--- Dataset content ---
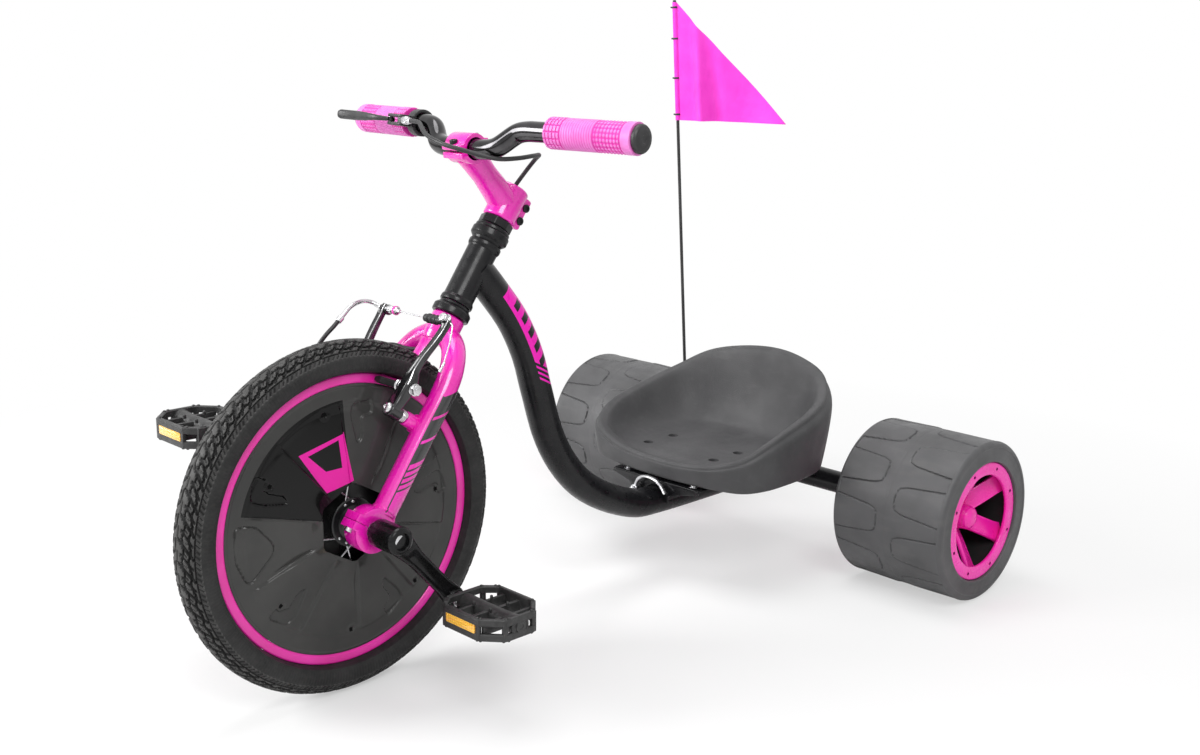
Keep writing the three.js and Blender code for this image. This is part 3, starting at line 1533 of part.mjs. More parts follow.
function seatBracket() {
  const front = rearAxleX + plateFront;
  const back = front - plateLength;
  const top = block(
    plateLength,
    2 * plateHalfWidth,
    plateThickness,
    vec((front + back) / 2, 0, plateHeight + plateThickness / 2),
  );
  const walls = [saddle(front - saddleWall), saddle(back)];
  const side = (sign) => {
    const cheekHeight = saddleDrop - joinDepth;
    const y = sign * (saddleFoot - saddleWall / 2);
    const cheekMiddle = vec((front + back) / 2, y, plateHeight - cheekHeight / 2 + joinDepth);
    return block(plateLength, saddleWall, cheekHeight, cheekMiddle);
  };
  const tubeHole = disc(boreFor(spineRadius, spineSides), 0, 3 * plateLength, spineSides);
  tubeHole.rotateZ(-Math.PI / 2);
  tubeHole.translate(back - plateLength, 0, rearTyreRadius);
  const bolts = boltX.flatMap((x) =>
    [1, -1].flatMap((sign) => {
      const at = (z) => vec(x, sign * seatBoltOffset, z);
      return [
        rod(at(plateHeight), at(seatBoltTop), seatBoltRadius, wireSteps),
        rod(at(seatBoltTop - seatBoltHead), at(seatBoltTop), seatBoltHeadRadius),
      ];
    }),
  );
  const plateBolts = [1, -1].map((sign) => {
    const at = (z) => vec(rearAxleX + plateBoltFront, sign * seatBoltOffset, z);
    return rod(at(plateHeight - plateBoltHead), at(plateTop + plateBoltHead), plateBoltRadius);
  });
  const lug = rod(
    vec(front - joinDepth, lugOffset, lugHeight),
    vec(lugX + lugReach, lugOffset, lugHeight),
    camPinRadius,
  );
  const lugMiddle = vec(front - saddleWall / 2, lugOffset + joinDepth, lugHeight);
  const lugPlate = block(lugWidth, 2 * lugRadius, 2 * lugRadius, lugMiddle);
  return join(cut(join(top, ...walls, side(1), side(-1)), tubeHole), ...bolts, ...plateBolts, lug, lugPlate);
}

function clampLever() {
  const from = lugX + joinDepth;
  const camAt = (x) => vec(x, lugOffset, lugHeight);
  const drum = rod(camAt(from), camAt(from + camWidth), camRadius, tubeSteps);
  const middle = from + camWidth / 2;
  const reachShares = [
    [0, 0.08],
    [0.12, 0.3],
    [0.36, 0.42],
    [0.74, 0.4],
    [0.95, 0.28],
    [1.12, 0.08],
  ];
  const handle = reachShares.map(([y, z]) =>
    vec(middle, lugOffset + camHandleLength * y, lugHeight + camHandleLength * z),
  );
  const handleSteps = 12;
  const bar = tube(handle, camHandleRadius, handleSteps, wireSteps);
  const hole = rod(camAt(from - overrun), camAt(from + camWidth + overrun), camPinRadius + clearance);
  return cut(join(drum, bar), hole);
}

add(trike, "seat_bracket", seatBracket(), blackPaint());
add(trike, "clamp_lever", clampLever(), brightSteel());

// Bucket seat: rings of points from the underside, up the skin, over the rim and down into
// the bowl. Each ring has the same count of points, so a loft joins them.
function seatRings() {
  const rimShares = [
    [0, 0, 1],
    [0.036, 0.37, 0.965],
    [0.108, 0.7, 0.86],
    [0.236, 0.9, 0.68],
    [0.412, 0.98, 0.56],
    [0.596, 1, 0.46],
    [0.78, 0.985, 0.34],
    [0.908, 0.89, 0.19],
    [0.964, 0.64, 0.07],
    [0.992, 0.32, 0.01],
    [1, 0, 0],
  ];
  const steps = 28;
  const closed = (shares) => {
    const far = shares.slice(1, -1).reverse().map(([x, y, z]) => [x, -y, z]);
    const points = [...shares, ...far].map(([x, y, z]) =>
      vec(
        rearAxleX + seatBack + seatLength * x,
        seatHalfWidth * y,
        seatLipHeight + (seatRimHeight - seatLipHeight) * z,
      ),
    );
    return new THREE.CatmullRomCurve3(points, true, "centripetal").getSpacedPoints(steps).slice(0, steps);
  };
  const rim = closed(rimShares);
  const centre = vec(rearAxleX + seatBack + seatLength * 0.52, 0, 0);
  // A point moved outwards from the seat's middle by a distance.
  const outwards = (p, distance, z) => {
    const way = vec(p.x - centre.x, p.y - centre.y, 0).normalize();
    return vec(p.x + way.x * distance, p.y + way.y * distance, z);
  };
  const scaled = (p, share, z) => vec(centre.x + (p.x - centre.x) * share, p.y * share, z);
  const lift = (p) => (p.z - seatLipHeight) / (seatRimHeight - seatLipHeight);
  const base = rim.map((p) => outwards(p, -seatEdge - seatBulge * 0.4 * lift(p), seatBase));
  const floorCentre = vec(centre.x + seatLength * 0.1, 0, seatFloor);
  const floorRing = (share) =>
    rim.map((p) => vec(floorCentre.x + (p.x - floorCentre.x) * share, p.y * share, seatFloor));
  const blend = (a, b, t, u) => {
    const p = a.clone().lerp(b, t);
    return vec(p.x, p.y, a.z + (b.z - a.z) * u);
  };
  const lip = rim.map((p) => outwards(p, -seatWall, p.z - seatRimRound));
  // Height, then how far the skin bulges where the rim is low and where it is high
  const skinShares = [
    [0.32, 0.05, 0.1],
    [0.62, 0.2, 0.35],
    [0.86, 0.25, 0.5],
  ];
  const floorEdge = floorRing(0.66);
  return [
    base.map((p) => scaled(p, 0.6, seatBase)),
    base,
    base.map((p) => outwards(p, seatEdge, seatBase + seatEdge)),
    ...skinShares.map(([height, low, high]) =>
      rim.map((p) => outwards(p, seatBulge * (low + high * lift(p)), seatBase + (p.z - seatBase) * height)),
    ),
    rim.map((p) => outwards(p, 0, p.z - seatRimRound)),
    rim.map((p) => outwards(p, -seatRimRound, p.z)),
    lip,
    lip.map((p, i) => blend(p, floorEdge[i], 0.35, 0.6)),
    lip.map((p, i) => blend(p, floorEdge[i], 0.7, 0.92)),
    floorEdge,
    floorRing(0.5),
  ];
}

function seatShell() {
  const tools = boltX.flatMap((x) =>
    [1, -1].flatMap((sign) => {
      const at = (z) => vec(x, sign * seatBoltOffset, z);
      const seatOfHead = seatBoltTop - seatBoltHead - clearance;
      return [
        rod(at(seatBase - overrun), at(seatOfHead + overrun), seatBoltRadius + clearance, wireSteps),
        rod(at(seatOfHead), at(seatFloor + 4 * overrun), seatBoltHeadRadius + seatBoltMargin, rodSteps),
      ];
    }),
  );
  return cut(loft(seatRings()), ...tools);
}

add(trike, "seat", seatShell(), seatPlastic());

// Flag: a springy pole in its socket, and a pennant sewn round it
function flagPole() {
  const [foot, tip] = flagLine();
  const direction = tip.clone().sub(foot).normalize();
  const start = foot.clone().addScaledVector(direction, beamRadius + joinDepth + clearance);
  return rod(start, tip, flagPoleRadius, wireSteps);
}

function pennant() {
  const [foot, tip] = flagLine();
  const direction = tip.clone().sub(foot).normalize();
  const top = tip.clone().addScaledVector(direction, -flagPoleRadius);
  const stream = vec(-Math.sin(flagStream * degree), Math.cos(flagStream * degree), 0);
  const side = stream.clone().cross(up);
  const [rows, columns] = [6, 11];
  const reach = flagPoleRadius + clearance + flagSleeve / 2;
  const surface = (u, v, offset) => {
    const drop = flagHoist * (1 - (1 - v) * (1 - u));
    const wave = Math.sin(u * 2.2 * Math.PI + v * 1.4) * flagFold * Math.sqrt(u);
    const p = top.clone().addScaledVector(direction, -drop);
    p.addScaledVector(stream, reach + (flagFly - reach) * u);
    return p.addScaledVector(side, wave + offset);
  };
  const endShare = 0.985;
  const rings = [];
  for (let i = 0; i <= columns; i++) {
    const u = (endShare * i) / columns;
    const loop = [];
    for (let j = 0; j <= rows; j++) loop.push(surface(u, j / rows, flagThickness / 2));
    for (let j = rows; j >= 0; j--) loop.push(surface(u, j / rows, -flagThickness / 2));
    rings.push(loop);
  }
  const cloth = loft(rings);
  const low = top.clone().addScaledVector(direction, -flagHoist);
  const outer = rod(low, top, flagPoleRadius + clearance + flagSleeve, rodSteps);
  const hole = rod(
    low.clone().addScaledVector(direction, -overrun),
    top.clone().addScaledVector(direction, overrun),
    flagPoleRadius + clearance,
    rodSteps,
  );
  return cut(join(cloth, outer), hole);
}

add(trike, "flag_pole", flagPole(), blackPlastic());
add(trike, "flag", pennant(), pinkCloth());

export default trike;
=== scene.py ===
import math

import bmesh
import bpy
import numpy as np
from mathutils import Matrix, Vector


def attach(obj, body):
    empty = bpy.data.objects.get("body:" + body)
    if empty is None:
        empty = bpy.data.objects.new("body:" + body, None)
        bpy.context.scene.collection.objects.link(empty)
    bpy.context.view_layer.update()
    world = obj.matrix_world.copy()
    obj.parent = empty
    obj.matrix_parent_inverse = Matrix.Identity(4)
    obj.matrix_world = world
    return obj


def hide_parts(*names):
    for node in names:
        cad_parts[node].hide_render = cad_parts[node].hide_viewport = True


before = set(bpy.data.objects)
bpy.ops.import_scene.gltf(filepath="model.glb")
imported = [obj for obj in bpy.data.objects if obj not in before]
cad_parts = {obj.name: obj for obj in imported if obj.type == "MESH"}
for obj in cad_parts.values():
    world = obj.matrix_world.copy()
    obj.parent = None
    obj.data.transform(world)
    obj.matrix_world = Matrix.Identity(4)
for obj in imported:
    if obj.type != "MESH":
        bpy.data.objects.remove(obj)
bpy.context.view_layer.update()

# ---- Camera: stands ahead of the trike on the rider's left, a little above the bar, and looks
# back and down at it. Its turn, rise, roll and focal length were fitted to the picture's edges.
camera_place = (1.14902, 1.22533, 0.69678)
camera_turn, camera_rise, camera_roll = np.radians([135.2537, 13.3162, 0.68])
camera_lens = 42.512

right = np.array([math.cos(camera_turn), math.sin(camera_turn), 0])
back = np.array([
    math.sin(camera_turn) * math.cos(camera_rise),
    -math.cos(camera_turn) * math.cos(camera_rise),
    math.sin(camera_rise),
])
above = np.cross(back, right)
camera_right = right * math.cos(camera_roll) + above * math.sin(camera_roll)
camera_above = above * math.cos(camera_roll) - right * math.sin(camera_roll)
camera = bpy.data.objects.new("camera", bpy.data.cameras.new("camera"))
camera.data.lens = camera_lens
camera.data.sensor_width = 36
camera.data.sensor_fit = "HORIZONTAL"
camera.data.clip_start, camera.data.clip_end = 0.05, 60
turn = Matrix(np.column_stack([camera_right, camera_above, back]).tolist()).to_4x4()
camera.matrix_world = Matrix.Translation(camera_place) @ turn
bpy.context.scene.collection.objects.link(camera)
bpy.context.scene.camera = camera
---
Goal.
Return every line above that contains the word "body".

Response to this exercise.
def attach(obj, body):
    empty = bpy.data.objects.get("body:" + body)
        empty = bpy.data.objects.new("body:" + body, None)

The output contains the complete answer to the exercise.